On the evening of November 7th, when Joseph Biden was declared the winner of the U.S. Presidential election, Sarajevo projected onto its historic City Hall an image of him meeting in the 1990s with Alija Izetbegović, the late former president of Bosnia and Herzegovina. “BOSNIA REMEMBERS” appeared above the image, with the Bosnian and American flags providing the backdrop. The sight was genuinely moving, recalling a time when the U.S. was near the peak of its power, more respected in the world, however belated its leadership in helping end the Bosnian war had been. (The Republican Bob Dole, in fact, was among the U.S. leaders lobbying for an earlier and more aggressive response, as Samantha Power documents in “A Problem From Hell,” a history of genocide in the twentieth century.) Bosnia remained deeply grateful to the America it had known. The vast majority of Bosnian refugees supported Biden in his bid for the presidency, Burić told me, though she knows a few who voted for Trump. “I tried to tell them, ‘Your family was persecuted by the same type of people that Trump is. How could you come here and, after thirty years, vote for the same garbage? Just because of your checkbook?’”
While living in Prescott, she felt a shift in the culture during Barack Obama’s presidency. At the bank where she worked, she began to notice customers casually using racial slurs, which her co-workers tended to ignore or laugh off. Prescott is in a relatively conservative county, but, she said, “Republicans weren’t like that when I moved there.” In 2016, she left for California, where she now works at a different bank, and feels safer and happier. But raising two children, working a nine-to-five routine, and watching the fabric of the societies in which she has lived be ripped apart has left her longing for a quieter life. “I would love to find some little house on the prairie, near a forest away from everything,” she told me. “Hiking, going back to running, planting things in my garden, harvesting fresh produce—not worrying about big things, you know?”
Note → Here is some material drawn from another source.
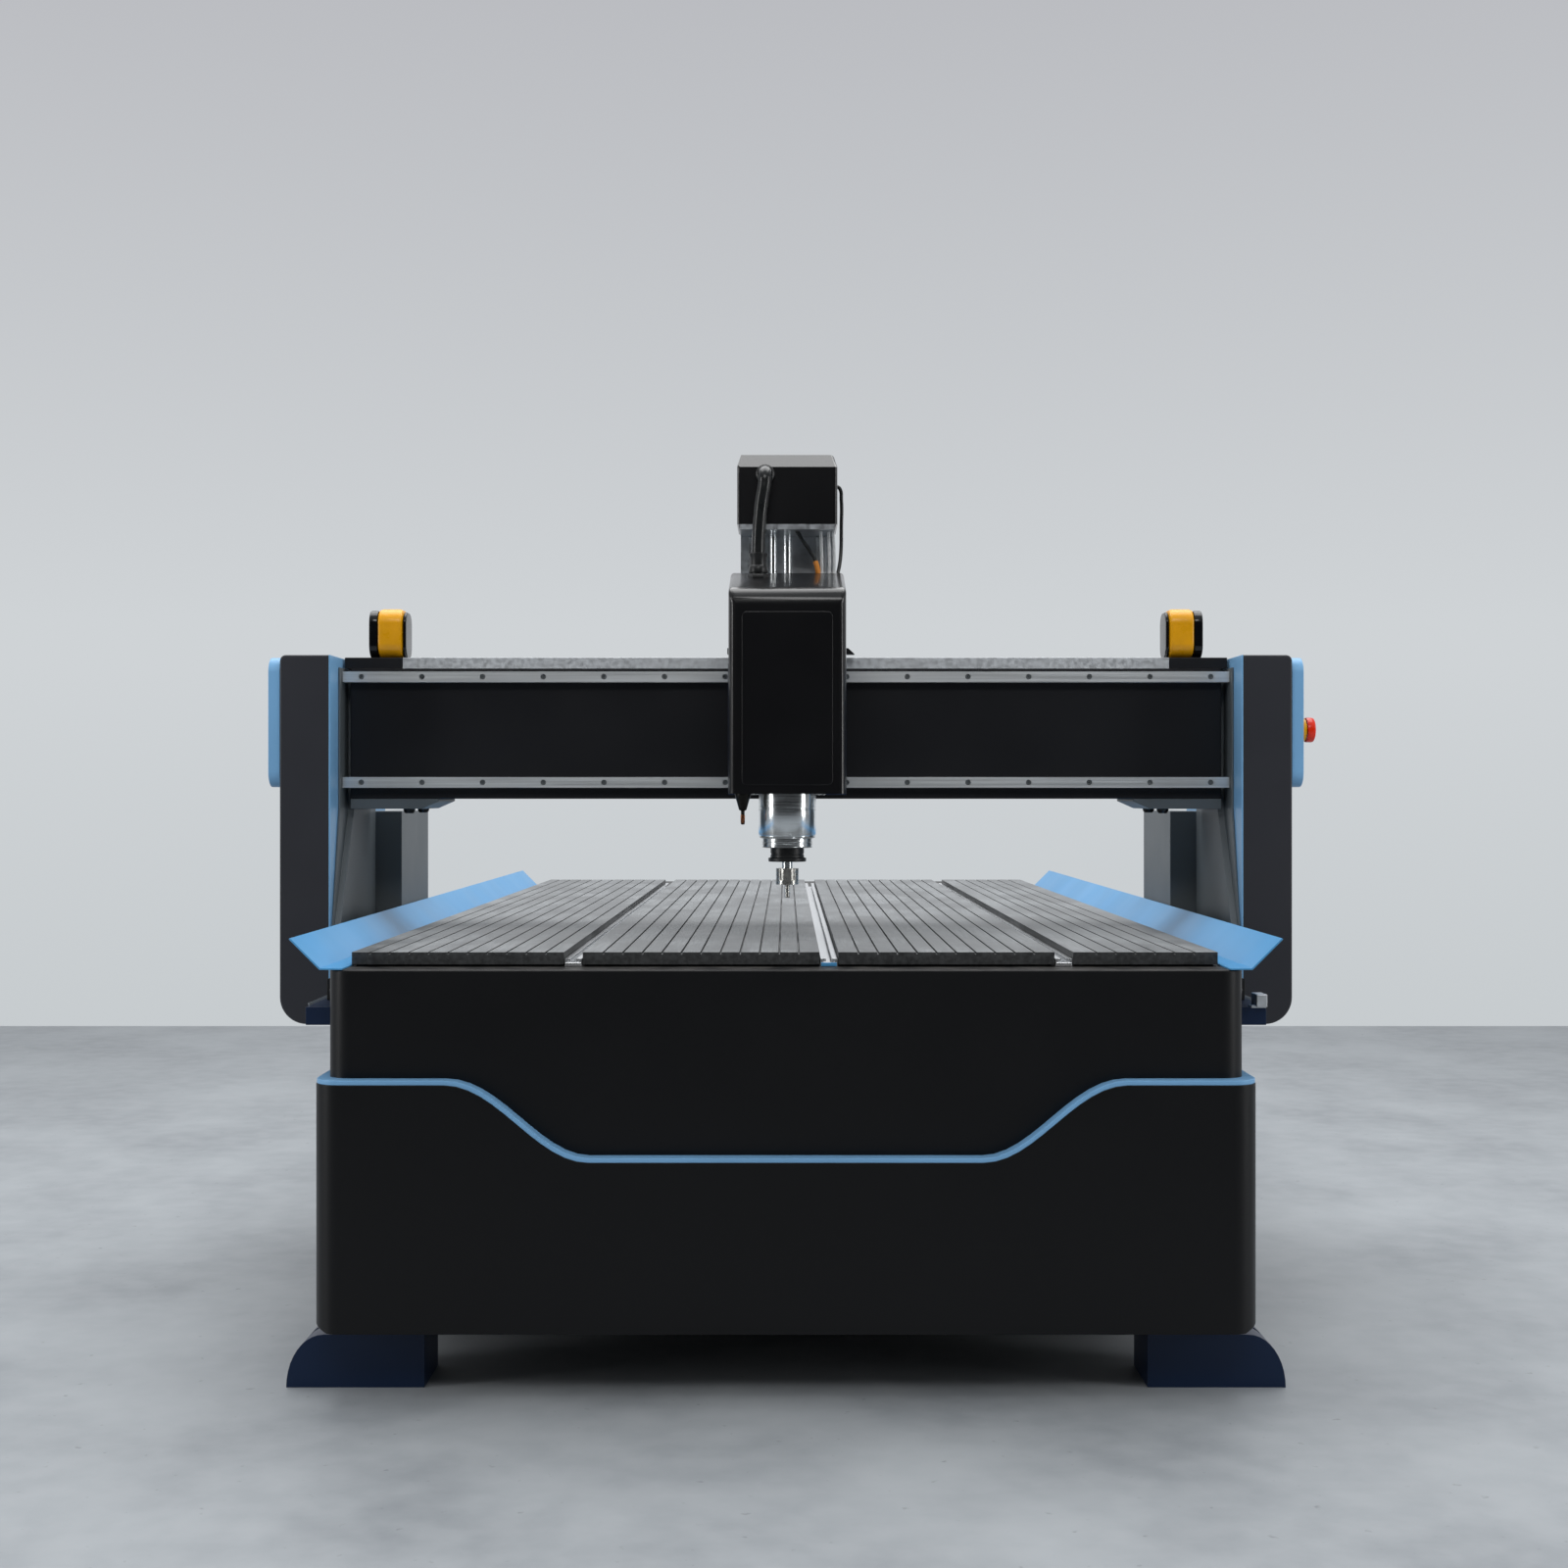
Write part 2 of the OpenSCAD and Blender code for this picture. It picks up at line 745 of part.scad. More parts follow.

Burić fears for America—the growing tribalism; the way too many have looked the other way when their party was being overtaken by authoritarian demagoguery; the refusal to respect truth, science, and the legitimacy of the political opposition. The prospect of worsening violence strikes her as likely. “The genie is out of the bottle,” she said. “It’s not easy to put it back in.” She saw, early in the Trump era, that something like the January 6th attack was likely; the enabling of lies, the condoning of the President’s appeals to ethno-nationalism, the willing and cynical participation in the disrespect for democratic norms and common decency, the pussy-grabbing—all of this had a cost that would come due. She believes that Twitter’s termination of Trump’s account was a promising step toward accountability, but that the real problem lies with cynical leaders who know better, who continue to repeat the lies, and with networks, like Fox News Channel, whose impact on our culture is only beginning to be fully appreciated. “Severe measures” will be needed to save our democracy, she said. Thinking the danger will fade with Trump out of office is naive. “Post-truth is pre-fascism,” the historian Timothy Snyder wrote following the attack on the Capitol, echoing Burić’s worries. Snyder, an expert on twentieth-century Europe, warned Americans that the coordinated effort to deny the legitimacy of the election constituted the kind of “big lie” that has wrecked the lives of millions throughout history. “The lie outlasts the liar,” he wrote, referring to America’s forty-fifth president. “The idea that Germany lost the First World War in 1918 because of a Jewish ‘stab in the back’ was 15 years old when Hitler came to power. How will Trump’s myth of victimhood function in American life 15 years from now?”
Burić can hardly believe that almost thirty years have passed since she watched her city come under a deadly siege. For the last four years she has felt a familiar dread, the horror of watching lies overtake a vast swath of the populace—and watching too many condone or actively abet them. “From the first day that I came here, people were interviewing me about my experience, about what happened. The first thing I always told them was, ‘If it could happen to us, it could happen to anyone else,’” she said. “Thirty years later, here we are.”